In a subsequent article we will continue with consideration of new security processes – from the use of military tribunals to new frontiers for citizen surveillance. In doing so, we will assess at every juncture the balance between security and freedom and the interplay with technology. As we shall see, many of the criticisms raised to date take the form of an emotional antipathy toward any intrusion, especially those based on technology. I submit, however, that properly and legally managed technology may actually enhance both our privacy and our cherished concept of equality before the law. Free of bias, it may not subject us to personal embarrassment or opprobrium in public – as may a human agent of the state. Do we prefer a high technology scan of our person or the physical pat-down? If we understand these benefits, it then becomes somewhat clearer that it is not just the collection of information that should be of concern, rather its maintenance, dissemination and collation with other public and commercial information – hence uses for other purposes – that should be of paramount importance.

New Information-Related Laws

The terrorism of September 11 posed in graphic terms the question of what legal structure is required to further our security – balanced against, of course, the impact upon our civil liberties and privacy rights. The unarguable fact in this electronic age is that very little happens in isolation and without electronic evidence. But acquiring that informational record can be difficult as information technology advances more quickly than the law. Likewise, effectively using that information can be difficult given bureaucratic borders and the risk of compromising the human or technical source. It is exactly such problems that led to the proposed and recently enacted USA Patriot Act of 2001 (often referenced as the Anti-Terrorism Act of 2001) as well as certain other proposals for future consideration. We will consider these legal issues in three broad information-related areas:

    • expanded acquisition of electronic communications in law enforcement cases as well as sharing of law enforcement information with intelligence;
    • expanded acquisition of electronic communications as well as business records in intelligence cases; and
    • expanded access to other forms of terrorist information and assets.
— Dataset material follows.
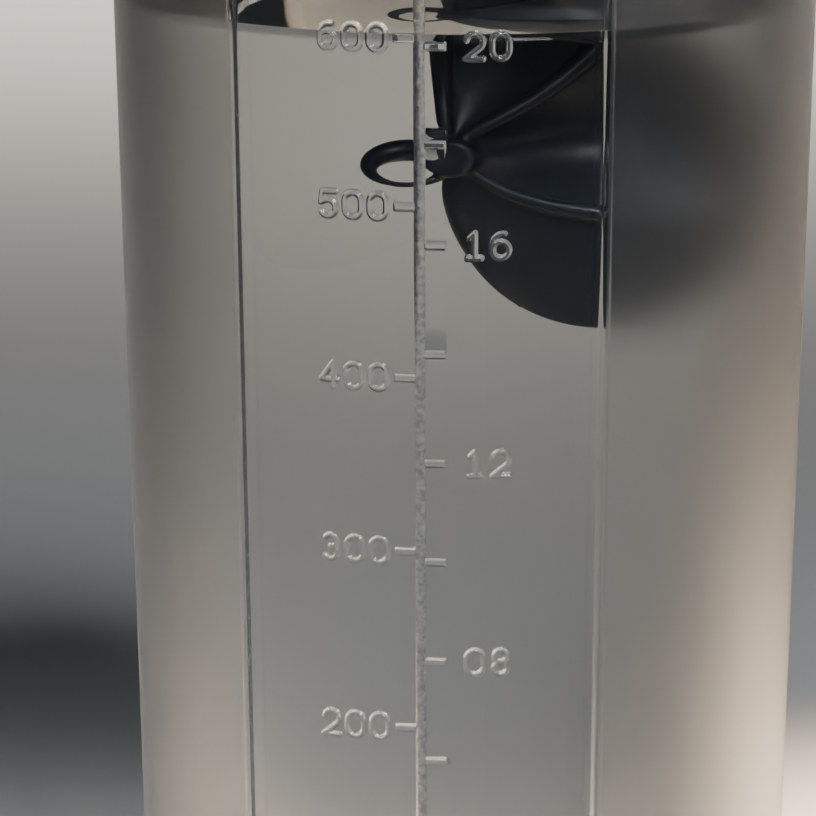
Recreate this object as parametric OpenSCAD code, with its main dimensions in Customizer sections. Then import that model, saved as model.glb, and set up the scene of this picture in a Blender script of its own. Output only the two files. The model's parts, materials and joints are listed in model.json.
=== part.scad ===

In doing so we must remain mindful of the important fact that U.S. law distinguishes between domestic criminal law enforcement activity and foreign counter-intelligence and counter-terrorism activity. As we shall see, this enhances in one manner the Constitutional freedoms of American citizens but, in another manner, sets roadblocks in the path of protecting the United States from external threats.

Law Enforcement and the ECPA

The Electronic Communications Privacy Act (ECPA) regulates the collection of electronic communications information in the context of criminal law enforcement investigations. Enacted as amendments to the original wiretapping law passed in 1968 (often referred to as Title III), it has a four-tier approach to acquiring a very broad range of electronic communications information. (For details, see the ECPA box accompanying this text.)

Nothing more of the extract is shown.